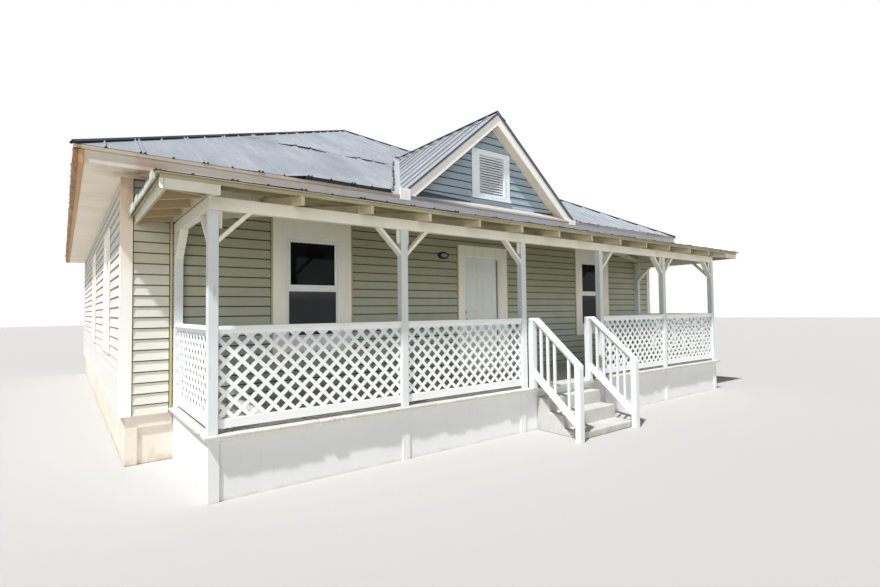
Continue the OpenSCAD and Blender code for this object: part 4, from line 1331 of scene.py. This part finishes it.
@dataclass
class RibbedSheets:
    """Galvanized sheets with five ribs: one in the middle and a pair at each side lap."""

    cover: float = 0.639
    edge: float = 0.03
    rib_h: float = 0.02
    rib_w: float = 0.017
    crest: float = 0.003
    seat: float = 0.004
    pair: float = 0.042
    gauge: float = 0.0014
    course: float = 2.5
    upper: float = 4.6
    lap: float = 0.16
    step: float = 0.004
    row: float = 0.45
    # Strips of painted shadow under the sheets' edges, and painted shade on one flank of each rib
    shadow_seen: float = 0.006
    shadow_deep: float = 0.1
    shade_on_rib: float = 0.7

    def ribs(self) -> tuple[float, ...]:
        """Places of the ribs across one sheet."""
        far = self.edge + self.cover
        return self.edge, self.edge + self.pair, self.edge + self.cover / 2, far, far + self.pair

    def profile(self, rng: random.Random) -> list[Span]:
        """Cross-section of one sheet.

        Args:
            rng: random numbers for its tilt.

        Returns:
            Distance across and height of each of its folds.
        """
        line: list[Span] = [(0.0, 0.0)]
        for rib in self.ribs():
            line += [(rib - self.rib_w, 0.0), (rib - self.crest, self.rib_h), (rib + self.crest, self.rib_h),
                     (rib + self.rib_w, 0.0)]
        line.append((2 * self.edge + self.cover + self.pair, 0.0))
        tilt = rng.uniform(0.0, 0.0015)
        return [(s, h + tilt + (0.002 if s > self.cover else 0.0)) for s, h in line]

    def metal(self, bm: bmesh.types.BMesh, rng: random.Random, plane: RoofPlane, start: float, rise: Span,
              layer: int) -> bmesh.types.BMLayerItem:
        """Shapes the metal of one sheet: ribs, waves and an uneven lower edge.

        Args:
            bm: the sheet's own mesh.
            rng: random numbers.
            plane: the slope.
            start: where its left edge lies along the eave.
            rise: its lower and upper edge up the slope.
            layer: its course, counted from the eave.

        Returns:
            The layer that holds each face's amount of painted shade.
        """
        line = self.profile(rng)
        rows = max(2, round((rise[1] - rise[0]) / self.row))
        bmesh.ops.create_grid(bm, x_segments=len(line) - 1, y_segments=rows, size=1.0)
        uv = bm.loops.layers.uv.new("sheet")
        shade = bm.faces.layers.float.new("board")
        dark = bm.faces.layers.float.new("gap")
        number = rng.random()
        waves = rng.uniform(0.0, 40.0)
        ragged = rng.uniform(-0.008, 0.004)
        place = {}
        for vert in bm.verts:
            col = round((vert.co.x + 1) / 2 * (len(line) - 1))
            row = (vert.co.y + 1) / 2
            at_edge = row < 0.001
            across, h = line[col]
            s, t = start + across, part(rise, row) + (ragged if at_edge else 0.0)
            h += self.seat
            if at_edge:
                wave = noise.noise(Vector((s, waves, layer)) * 1.7)
                h += self.step * (layer > 0) + max(0.0, wave) * (0.03 if layer else 0.012)
                h += plane.lift(s, layer)
            h += 0.002 * noise.noise(Vector((s, t * 0.8, plane.half)) * 2.3)
            place[vert] = (s, t, col)
            vert.co = plane.point(s, t, h)
        for face in bm.faces:
            face[shade] = number
            # Painted shade on one flank of each rib
            columns = sorted(place[v][2] for v in face.verts)
            on_rib = columns[0] % 4 == 3 and columns[-1] % 4 == 0
            face[dark] = self.shade_on_rib if on_rib else 0.0
            for loop in face.loops:
                loop[uv].uv = place[loop.vert][:2]
        return dark

    def shadow_strips(self, bm: bmesh.types.BMesh, dark: bmesh.types.BMLayerItem, plane: RoofPlane, start: float,
              foot: float, layer: int) -> None:
        """Adds dark strips of painted shadow under the sheet's lower edge, and under its ribs at the eave.

        Args:
            bm: the sheet's own mesh.
            dark: the layer that holds each face's amount of painted shade.
            plane: the slope.
            start: where the sheet's left edge lies along the eave.
            foot: its lower edge up the slope.
            layer: its course, counted from the eave.
        """
        tall = 0.003 + self.step * (layer > 0) + plane.lift(start + self.cover / 2, layer)
        half = self.rib_w * 0.6
        shadow_strips = [(0.0, self.cover, tall)]
        shadow_strips += [(rib - half, rib + half, self.rib_h * 0.8 + tall) for rib in self.ribs()[1:4] if not layer]
        for near, far, top in shadow_strips:
            shadow_block = bmesh.ops.create_cube(bm, size=1.0)["verts"]
            for vert in shadow_block:
                s, t, h = (float(c > 0) for c in vert.co)
                up = foot + self.shadow_seen + t * self.shadow_deep
                vert.co = plane.point(start + part((near, far), s), up, -0.002 + h * top * (1 - 0.6 * t))
            for face in {f for v in shadow_block for f in v.link_faces}:
                face[dark] = 1.0

    def sheet(self, shop: Shop, plane: RoofPlane, start: float, rise: Span, layer: int) -> None:
        """Adds one sheet to the roof with its strips of painted shadow, trimmed at hips and valleys.

        Args:
            shop: mesh that collects the sheets.
            plane: the slope.
            start: where its left edge lies along the eave.
            rise: its lower and upper edge up the slope.
            layer: its course, counted from the eave.
        """
        bm = bmesh.new()
        dark = self.metal(bm, shop.rng, plane, start, rise, layer)
        self.shadow_strips(bm, dark, plane, start, rise[0], layer)
        for point, waste in plane.all_cuts():
            geom = [*bm.verts, *bm.edges, *bm.faces]
            bmesh.ops.bisect_plane(bm, geom=geom, plane_co=point, plane_no=waste, clear_outer=True)
        if bm.faces:
            mesh = bpy.data.meshes.new("one_sheet")
            bm.to_mesh(mesh)
            shop.bm.from_mesh(mesh)
            bpy.data.meshes.remove(mesh)
        bm.free()

    def cover_plane(self, plane: RoofPlane, seed: int, finish: Finish, overhang: float = -0.004) -> None:
        """Covers one slope.

        Args:
            plane: the slope.
            seed: for its random numbers.
            finish: the sheets' finish.
            overhang: how far the sheets pass the eave.
        """
        shop = Shop(seed)
        shop.bm.loops.layers.uv.new("sheet")
        top = plane.rise_run * math.sqrt(1 + plane.slope ** 2)
        start = plane.phase - math.ceil((plane.half + plane.phase) / self.cover) * self.cover - 0.05
        while start < plane.half:
            low, layer = -overhang, 0
            while low < top - 0.05:
                high = min(top, low + (self.upper if layer else self.course) + shop.rng.uniform(-0.02, 0.02))
                self.sheet(shop, plane, start, (low, high + self.lap * (high < top)), layer)
                low, layer = high, layer + 1
            start += self.cover
        add_gauge(shop.piece(plane.name, finish, "roof", recalc=False), self.gauge)


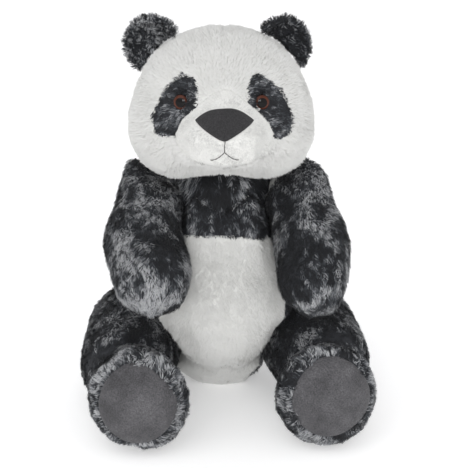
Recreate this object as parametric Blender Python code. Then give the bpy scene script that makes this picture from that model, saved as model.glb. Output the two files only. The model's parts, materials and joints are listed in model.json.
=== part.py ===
"""A seated plush panda as it is sewn: fur skins cut in panels, fibre filling, a pellet pouch in
the seat, safety eyes locked by washers, a velour nose and soles, and stitched seams.

The row frame is in metres: +Z is up, the face looks along -Y, and the origin is the middle of
the footprint on the surface it sits on. Shapes are written about the body's own middle plane,
which MIDDLE places in the row frame, because the legs lie unevenly to either side of it."""

import math

import bmesh
import bpy
import numpy as np
from mathutils import Matrix, Vector

MIDDLE = Vector((-0.0040, 0.0053, 0.0))  # the body's middle plane and depth in the row frame
SKIN = 0.0025  # plush cloth with half of its pile
GAP = 0.0003  # between pieces that touch
HALF_SEAM = GAP / 2
CLEAR = 0.0040  # between pieces that move past each other
HEAD_CLEAR = 0.0030  # between the head and the chest
LEG_CLEAR = 0.0032  # between the legs and the torso
CHEEK_CLEAR = 0.0022  # between the cheeks and the arms that they rest on
SOFTNESS = 0.012  # how widely two rounded masses blend into each other
INSTEP_SOFTNESS = 0.005  # and the thigh into the foot, which keeps a fold

HEAD_CENTRE = (0.0, -0.006, 0.260)
FACE_X = 0.0024  # the muzzle, nose and mouth are sewn on a little to one side
NECK = (0.0, 0.006, 0.199)
NECK_RADIUS = 0.034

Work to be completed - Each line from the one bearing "Recreate this object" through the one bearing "from mathutils import Matrix, Vector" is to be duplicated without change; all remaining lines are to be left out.

Response to the task -
Recreate this object as parametric Blender Python code. Then give the bpy scene script that makes this picture from that model, saved as model.glb. Output the two files only. The model's parts, materials and joints are listed in model.json.
=== part.py ===
"""A seated plush panda as it is sewn: fur skins cut in panels, fibre filling, a pellet pouch in
the seat, safety eyes locked by washers, a velour nose and soles, and stitched seams.

The row frame is in metres: +Z is up, the face looks along -Y, and the origin is the middle of
the footprint on the surface it sits on. Shapes are written about the body's own middle plane,
which MIDDLE places in the row frame, because the legs lie unevenly to either side of it."""

import math

import bmesh
import bpy
import numpy as np
from mathutils import Matrix, Vector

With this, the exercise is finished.